I'm learning how to convert primal LP problems to dual, but not sure if I'm doing it correclty.
primal: $$ \begin{align} maximize: \ \ \ \quad x_1 + 2x_2\qquad\quad \ \ \\ subject\ to:\ -2x_1 + x_2 + x_3 \qquad & = 2\\ -x_1 + 2x_2\quad + x_4\quad & = 7\\ x_1\qquad\qquad\ \ + x_5 & = 3\\ x_i \ge 0, i = 1, 2, 3, 4, 5 \end{align} $$
My attempt at the dual: $$ \begin{align} minimize: \ \ 2\lambda_1 + 7\lambda_2 + 3\lambda_3\\ subject\ to:\ -2\lambda_1 - \lambda_2 + \lambda_3 & \ge 1\\ \lambda_1 + 2\lambda_2\quad\ \ & \ge 2\\ \lambda_1, \lambda_2\ both\ free,\ & \lambda_3 \ge 0\\ \end{align} $$
Because of the equality signs all $\lambda_i$ are free.

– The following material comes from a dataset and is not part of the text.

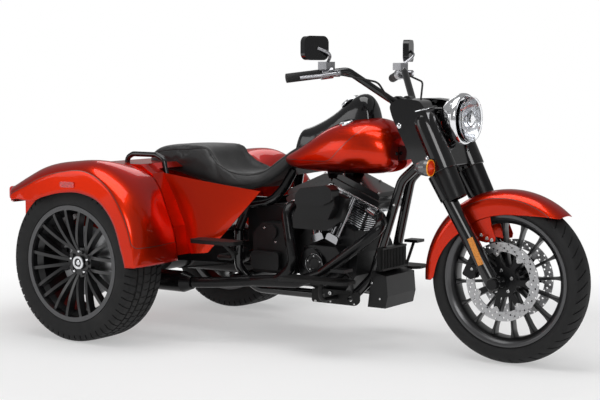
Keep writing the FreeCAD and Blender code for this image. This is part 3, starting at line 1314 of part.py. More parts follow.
def vee_turn(side):
    return Rotation(LEFT, float(s.vee_half_angle) * side)


# Crankcase below its two decks: (share of its radius ahead of the crank, share of its radius over it)
CASE_SHARES = ((1.0, 0.20), (0.96, -0.50), (0.58, -1.0), (-0.58, -1.0), (-1.0, -0.80), (-1.17, -0.55),
               (-1.17, 0.58))


def crankcase():
    """Split case: a flat deck square to each cylinder, a flat face for the gearbox and a flat foot."""
    deck = s.barrel_r + s.shell_wall
    front, rear = vee_place(1, s.cylinder_base, deck), vee_place(-1, s.cylinder_base, -deck)
    top = (s.crank_ahead, s.crank_height + s.cylinder_base / math.cos(math.radians(s.vee_half_angle)))
    outline = [(s.crank_ahead + s.case_r * a, s.crank_height + s.case_r * b) for a, b in CASE_SHARES]
    outline += [(rear[0], rear[2]), top, (front[0], front[2])]
    return slab("crankcase", "XZ", [outline], -s.case_out, s.case_out)


def cylinder(word, side):
    """Barrel and head with their stacks of square fins, and the exhaust port's stub."""
    name = "cylinder_" + word
    body = new_body(name)
    top = s.cylinder_length + s.head_height
    revolve_in(body, [rectangle(0, 0, s.barrel_r, top)], name + "_barrel")
    half = s.fin_size / 2
    block_half = s.barrel_r + s.shell_wall
    middle = Placement(Vector(0, 0, s.cylinder_length + s.head_height / 2), Rotation())
    square = corners(rectangle(-block_half, -block_half, block_half, block_half), s.lug_r)
    sketch = draw(body, "XY_Plane", [square], name + "_head_outline", middle)
    sketch.setExpression("AttachmentOffset.Base.z", (s.cylinder_length + s.head_height / 2).text)
    padded(body, sketch, s.head_height, name + "_head")
    stacks = ((half, 0, s.cylinder_length, "fin"),
              (s.head_fin_size / 2, s.cylinder_length, top, "head_fin"))
    for reach, low, high, kind in stacks:
        outline = corners(rectangle(-reach, -half, reach, half), s.barrel_r / 3)
        start = low + s.fin_pitch / 2
        lift = Placement(Vector(0, 0, start), Rotation())
        sketch = draw(body, "XY_Plane", [outline], "%s_%s_outline" % (name, kind), lift)
        sketch.setExpression("AttachmentOffset.Base.z", start.text)
        fin = padded(body, sketch, s.fin_wall, "%s_%s" % (name, kind))
        stack = body.newObject("PartDesign::LinearPattern", "%s_%ss" % (name, kind))
        stack.Originals = [fin]
        stack.Direction = (next(item for item in body.Origin.OriginFeatures if item.Role == "Z_Axis"), [""])
        count = int((high - low) / s.fin_pitch)
        stack.Occurrences = count
        stack.setExpression("Length", (s.fin_pitch * (count - 1)).text)
        body.Tip = stack
    put(body, vee_place(side, s.cylinder_base), vee_turn(side))
    port = rod(name + "_port", port_root(side), port_end(side), s.port_r)
    return fused(name + "_whole", [body, port], False)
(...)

But this is only an intermediate result. The constraints which results from the (red) $\color{red}{ x_i}$ are:
$\lambda_1\geq 0 \quad (\color{red}{ x_3})$
$\lambda_2\geq 0 \quad (\color{red}{ x_4})$
$\lambda_3\geq 0 \quad (\color{red}{ x_5})$
Beside this your dual program is fine.